The Dishonored Note.—A note is dishonored either when the maker refuses payment upon its legal presentation at maturity or when there is sufficient evidence that he intends to refuse. When a note is dishonored, a formal protest is required in order to hold the indorsers. The payee appears before a notary public or some other officer with notarial powers, and makes oath that legal presentment of the note has been made and that the payment was refused. The notary then takes the note and personally presents it for payment to the maker. If payment is still refused, the notary makes a certificate of protest and mails notices of the protest to all indorsers desired to be held. Such notice is sufficient basis for action to recover from the party or parties thus notified.

In making the accounting record of a dishonored note, a number of problems may arise. These problems deal with these two situations: (1) when the note is dishonored in the hands of the named payee; and (2) when the note has been discounted by him and is charged back on account of dishonor. To illustrate the entries required, take the following two cases:

Problem. Case 1. Promissory note made by P. Canning for $100. Payee, D. Johnson. Due December 15. At maturity Johnson presents the note for payment, but payment is refused.

Case 2. Promissory note for $250 made by P. Canning. Payee, D. Johnson. Due December 15. Note was discounted by Johnson. Final holder is A. Andrews who presents the note for payment on December 15, but payment is refused.

The questions arising in connection with these two cases may be stated as follows: What record should be made on December 15—

(a) D. Johnson, at the time he received the note from Canning, made the following entry:

Notes Receivable  100.00  
  P. Canning   100.00

and on December 15, in order to show that the note is dishonored, he may make either of the following two entries:

(1) P. Canning  100.00  
  Notes Receivable   100.00
or
(2) Notes Receivable Dishonored  100.00  
  Notes Receivable   100.00

Entry (1) takes the charge out of the note account and sets it up again as a claim on Canning’s open account. Entry (2) transfers the charge to a Notes Receivable Dishonored account. Entry (2) is theoretically a better entry than entry (1), because from the latter it might be inferred that the nature of the claim has changed from a note claim to an open account claim. Such change has not taken place, however; Johnson’s claim against Canning is still on the note. Therefore, entry (1) is not true to the facts.

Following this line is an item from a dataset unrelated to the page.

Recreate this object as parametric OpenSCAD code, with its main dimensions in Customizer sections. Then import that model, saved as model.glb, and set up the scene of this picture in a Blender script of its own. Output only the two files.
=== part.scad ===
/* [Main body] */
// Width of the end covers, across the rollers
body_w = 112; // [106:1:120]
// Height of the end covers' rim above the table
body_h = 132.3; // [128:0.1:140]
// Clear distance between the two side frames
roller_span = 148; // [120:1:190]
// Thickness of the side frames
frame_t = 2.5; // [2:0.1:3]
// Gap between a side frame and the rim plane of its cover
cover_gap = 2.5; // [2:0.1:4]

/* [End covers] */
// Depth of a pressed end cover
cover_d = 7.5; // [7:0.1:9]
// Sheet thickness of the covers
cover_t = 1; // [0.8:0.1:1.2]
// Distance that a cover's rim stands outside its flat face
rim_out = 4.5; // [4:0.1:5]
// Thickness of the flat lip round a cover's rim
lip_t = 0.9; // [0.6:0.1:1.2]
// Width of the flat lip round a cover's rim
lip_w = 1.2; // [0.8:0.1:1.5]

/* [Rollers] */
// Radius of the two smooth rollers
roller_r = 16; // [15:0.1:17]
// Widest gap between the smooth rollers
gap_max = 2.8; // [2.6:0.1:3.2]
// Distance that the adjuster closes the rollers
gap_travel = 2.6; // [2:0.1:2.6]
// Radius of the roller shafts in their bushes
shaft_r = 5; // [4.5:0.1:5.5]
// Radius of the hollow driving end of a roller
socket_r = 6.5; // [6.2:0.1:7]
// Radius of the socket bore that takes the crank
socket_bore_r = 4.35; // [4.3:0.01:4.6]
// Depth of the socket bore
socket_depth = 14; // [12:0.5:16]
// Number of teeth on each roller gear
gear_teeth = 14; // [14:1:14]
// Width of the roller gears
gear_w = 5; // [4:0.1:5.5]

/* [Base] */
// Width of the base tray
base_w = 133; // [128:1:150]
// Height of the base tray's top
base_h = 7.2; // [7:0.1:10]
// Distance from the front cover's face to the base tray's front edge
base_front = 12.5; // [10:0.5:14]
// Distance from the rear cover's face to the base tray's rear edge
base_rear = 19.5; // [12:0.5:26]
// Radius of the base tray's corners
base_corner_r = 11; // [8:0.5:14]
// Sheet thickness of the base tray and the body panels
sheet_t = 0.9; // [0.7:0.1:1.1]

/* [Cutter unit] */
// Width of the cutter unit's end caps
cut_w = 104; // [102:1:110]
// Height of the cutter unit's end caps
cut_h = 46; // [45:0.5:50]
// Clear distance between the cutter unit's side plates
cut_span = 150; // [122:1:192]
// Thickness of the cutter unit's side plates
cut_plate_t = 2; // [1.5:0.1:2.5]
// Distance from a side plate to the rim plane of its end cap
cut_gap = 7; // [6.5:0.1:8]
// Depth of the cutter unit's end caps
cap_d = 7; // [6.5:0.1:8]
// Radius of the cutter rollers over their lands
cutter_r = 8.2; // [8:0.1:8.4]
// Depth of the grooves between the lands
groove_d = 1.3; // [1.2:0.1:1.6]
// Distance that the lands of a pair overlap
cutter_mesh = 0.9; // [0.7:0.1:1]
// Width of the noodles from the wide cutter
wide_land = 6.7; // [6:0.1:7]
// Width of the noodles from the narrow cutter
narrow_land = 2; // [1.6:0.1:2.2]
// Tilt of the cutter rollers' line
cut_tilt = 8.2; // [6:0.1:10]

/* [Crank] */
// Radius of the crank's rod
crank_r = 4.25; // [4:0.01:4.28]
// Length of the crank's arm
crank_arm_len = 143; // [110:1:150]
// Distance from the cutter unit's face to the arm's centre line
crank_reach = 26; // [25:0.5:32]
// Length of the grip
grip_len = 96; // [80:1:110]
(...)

On the other hand, entry (1) has an important advantage over entry (2), because by posting entry (1) Canning’s personal account in the ledger is made to show the fact that one of his promissory notes was dishonored. This is a matter of very great importance, especially if Canning should again apply for an extension of credit.

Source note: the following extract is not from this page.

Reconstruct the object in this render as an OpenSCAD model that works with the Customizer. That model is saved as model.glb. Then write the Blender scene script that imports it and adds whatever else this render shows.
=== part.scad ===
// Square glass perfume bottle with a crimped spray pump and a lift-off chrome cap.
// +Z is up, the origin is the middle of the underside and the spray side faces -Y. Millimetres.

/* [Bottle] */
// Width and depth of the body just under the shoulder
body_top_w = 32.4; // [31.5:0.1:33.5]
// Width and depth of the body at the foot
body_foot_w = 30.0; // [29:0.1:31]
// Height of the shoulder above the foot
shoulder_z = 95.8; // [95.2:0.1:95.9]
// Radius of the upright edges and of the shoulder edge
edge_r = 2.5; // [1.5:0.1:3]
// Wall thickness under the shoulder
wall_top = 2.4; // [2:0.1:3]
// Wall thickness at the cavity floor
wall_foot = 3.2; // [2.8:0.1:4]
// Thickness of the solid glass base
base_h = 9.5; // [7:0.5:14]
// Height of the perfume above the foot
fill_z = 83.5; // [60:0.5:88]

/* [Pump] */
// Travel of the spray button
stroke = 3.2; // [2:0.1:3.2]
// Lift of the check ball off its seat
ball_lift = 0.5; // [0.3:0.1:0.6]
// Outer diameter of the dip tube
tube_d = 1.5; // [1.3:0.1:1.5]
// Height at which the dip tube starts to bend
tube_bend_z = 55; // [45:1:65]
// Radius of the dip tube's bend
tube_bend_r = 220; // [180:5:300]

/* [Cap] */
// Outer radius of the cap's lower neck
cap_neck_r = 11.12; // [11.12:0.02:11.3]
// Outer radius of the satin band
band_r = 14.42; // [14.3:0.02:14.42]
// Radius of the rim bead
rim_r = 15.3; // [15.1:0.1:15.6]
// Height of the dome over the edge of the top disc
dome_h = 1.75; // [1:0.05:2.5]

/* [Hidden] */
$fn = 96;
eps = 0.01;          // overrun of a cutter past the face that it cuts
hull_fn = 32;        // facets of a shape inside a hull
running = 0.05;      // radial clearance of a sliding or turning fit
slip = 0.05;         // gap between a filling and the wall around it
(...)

If the second method is adopted, it is clear that the posting of the entry will not show the dishonor of the note on Canning’s account. It is essential, therefore, that the bookkeeper should make a special memo of the fact in that account. If the bookkeeper could be depended upon to make such memorandum entry, the desired purpose of making Canning’s account show a complete record of all dealings with him would be accomplished. Any treatment consistent with accounting principles and securing a complete history in one place of all dealings with the same individual satisfies all requirements.

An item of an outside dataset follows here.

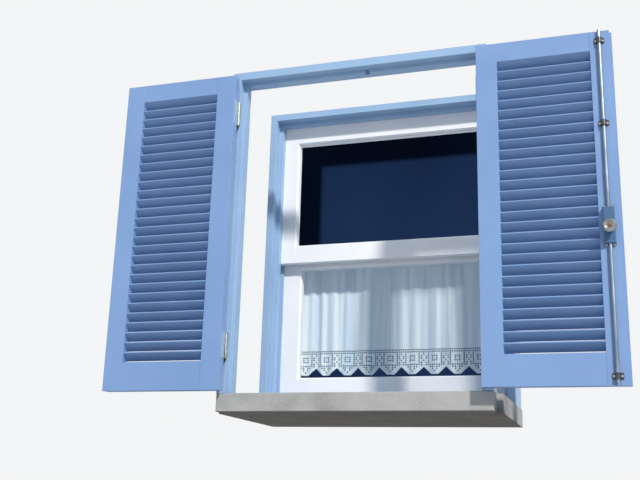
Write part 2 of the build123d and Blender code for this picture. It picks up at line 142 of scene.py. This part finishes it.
def hinge(name, steel, cover, axis_x, axis_y, radius):
    """Steel bare on the knuckles, which lie around an upright axis, and painted over on the wings."""
    m, tree, bsdf, coords = material(name)
    split = tree.nodes.new("ShaderNodeSeparateXYZ")
    tree.links.new(coords, split.inputs["Vector"])
    dx = math_node(tree, "SUBTRACT", math_node(tree, "ABSOLUTE", split.outputs["X"], 0.0), axis_x)
    dy = math_node(tree, "SUBTRACT", split.outputs["Y"], axis_y)
    off = math_node(tree, "ADD", math_node(tree, "MULTIPLY", dx, dx), math_node(tree, "MULTIPLY", dy, dy))
    bare = math_node(tree, "LESS_THAN", off, radius ** 2)
    cloud = noise(tree, coords, 90.0, 5.0)
    mix = tree.nodes.new("ShaderNodeMixRGB")
    tree.links.new(bare, mix.inputs["Fac"])
    tree.links.new(ramp(tree, cloud, (0.35, cover[0]), (0.65, cover[1])), mix.inputs["Color1"])
    tree.links.new(ramp(tree, cloud, (0.35, steel[0]), (0.65, steel[1])), mix.inputs["Color2"])
    tree.links.new(mix.outputs["Color"], bsdf.inputs["Base Color"])
    tree.links.new(bare, bsdf.inputs["Metallic"])
    tree.links.new(ramp(tree, cloud, (0.3, 0.30), (0.7, 0.44)), bsdf.inputs["Roughness"])
    bump(tree, bsdf, noise(tree, coords, 900.0, 2.0), 0.12, 0.0003)
    return m


square_mirroring = 0.0262                          # what such glass mirrors when it is met square


def pane(name):
    """Thin clear glass. Light passes straight through it. The face that a ray enters by mirrors nothing
    when the ray comes nearly square, and more the flatter it comes."""
    m, tree, bsdf, coords = material(name)
    tree.nodes.remove(bsdf)
    out = tree.nodes["Material Output"]
    dust = noise(tree, coords, 9.0, 4.0)
    clear = tree.nodes.new("ShaderNodeBsdfTransparent")
    tint = ramp(tree, dust, (0.3, (0.960, 0.972, 0.978)), (0.7, (0.980, 0.986, 0.990)))
    tree.links.new(tint, clear.inputs["Color"])
    gloss = tree.nodes.new("ShaderNodeBsdfGlossy")
    tree.links.new(ramp(tree, dust, (0.3, 0.02), (0.7, 0.05)), gloss.inputs["Roughness"])
    # Painted reflection: the gloss is tinted blue, as if a blue sky were mirrored in it.
    gloss.inputs["Color"].default_value = (0.62, 0.74, 0.90, 1)
    fresnel = tree.nodes.new("ShaderNodeFresnel")
    fresnel.inputs["IOR"].default_value = 1.38
    geometry = tree.nodes.new("ShaderNodeNewGeometry")
    entering = math_node(tree, "SUBTRACT", 1.0, geometry.outputs["Backfacing"])
    past_square = math_node(tree, "SUBTRACT", fresnel.outputs["Fac"], square_mirroring)
    mirrored = math_node(tree, "MAXIMUM", past_square, 0.0)
    mix = tree.nodes.new("ShaderNodeMixShader")
    tree.links.new(math_node(tree, "MULTIPLY", mirrored, entering), mix.inputs["Fac"])
    tree.links.new(clear.outputs["BSDF"], mix.inputs[1])
    tree.links.new(gloss.outputs["BSDF"], mix.inputs[2])
    tree.links.new(mix.outputs["Shader"], out.inputs["Surface"])
    return m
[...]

(b) A. Andrews, who is the last indorsee of the note, should make the following entry at the time the note is dishonored:

Notes Receivable Dishonored  250.00  
  Notes Receivable   250.00

The Notes Receivable Dishonored account represents Andrews’ claim against any or all the indorsers whom he wishes to hold responsible. Instead of this, an entry might be made corresponding to entry (1) discussed above.

(c) In case the note should be charged back to Johnson, either by Andrews or by one of the other indorsers, he should make the following entries:

Notes Receivable Discounted  250.00  
  Cash   250.00
P. Canning (or Notes Receivable Dishonored)   250.00  
  Notes Receivable   250.00

It will be noticed that these two entries completely reverse the two original entries made by Johnson, viz.:

Notes Receivable  250.00  
  P. Canning   250.00

at the time he received the promissory note from Canning, and

Cash 250.00  
  Notes Receivable Discounted    250.00

when he transferred the note by indorsement.

It is to be understood that all expenses in connection with the dishonored note should be charged either to the personal account of the maker or to the Notes Receivable Dishonored account, as the case may be.

Where the Notes Receivable Dishonored account is used, it secures a good analysis of the claims against customers from the standpoint of probable realization and gives a relatively better basis for the bad debts estimate than that offered by the other manner of treatment. Of course, the use of such an account is limited to the ledger; it never appears as such on the balance sheet, being included there in the customers’ accounts with ample reserve for uncollectible items.

The Classification of Notes.—The Notes Receivable account should carry only the short-time notes of customers, and thus be a truly current asset. Long-time notes and those secured by mortgage should be booked under separate account titles. For a similar reason, the notes receivable given by officers, employees, or stockholders of the corporation should have separate booking, as these notes are given for the purpose of making formal record and acknowledgment of indebtedness, usually without regard to time of payment. Such notes do not constitute easily convertible assets, and therefore should not be recorded under the same account with short-time customers’ notes.

Notes Receivable Out as Collateral.—Notes receivable are sometimes given as collateral security for a loan. When they are so used, no bookkeeping problem is involved—though a memorandum to show their use as such should appear in the note account, and in case a balance sheet is drawn up, a cross-reference or a footnote should indicate the liability secured by the notes. However, the sale of the notes to satisfy the loan constitutes a regular business transaction, which should be recorded in the proper manner.

Note Renewals and Partial Payments.—The renewal of notes and partial payments are other features met in the accounting for notes. The renewal of a note is rather a question of business policy than of accounting procedure. When a note is renewed, it is usually better to deliver up the old note and secure a new one in its stead. The accounts should reflect the transaction by showing cancellation of the old and receipt of the new note. If the old note is extended, a memorandum of that fact should be entered in the ledger account.

From the financial standpoint, if neither note is interest-bearing, the amount of the renewal note should be larger than that of the old note, to cover the cost of deferring payment to a future date. For example, if the old note amounts to $1,000 and is renewed two months later, the amount of the new note should be fixed at $1,000 plus 1% interest, or $1,010.

In accounting for partial payments, no new accounting principle is involved. When such payments are numerous, additional space in the note journal and in the ledger should be provided for the purpose of facilitating the actual work of making the book record.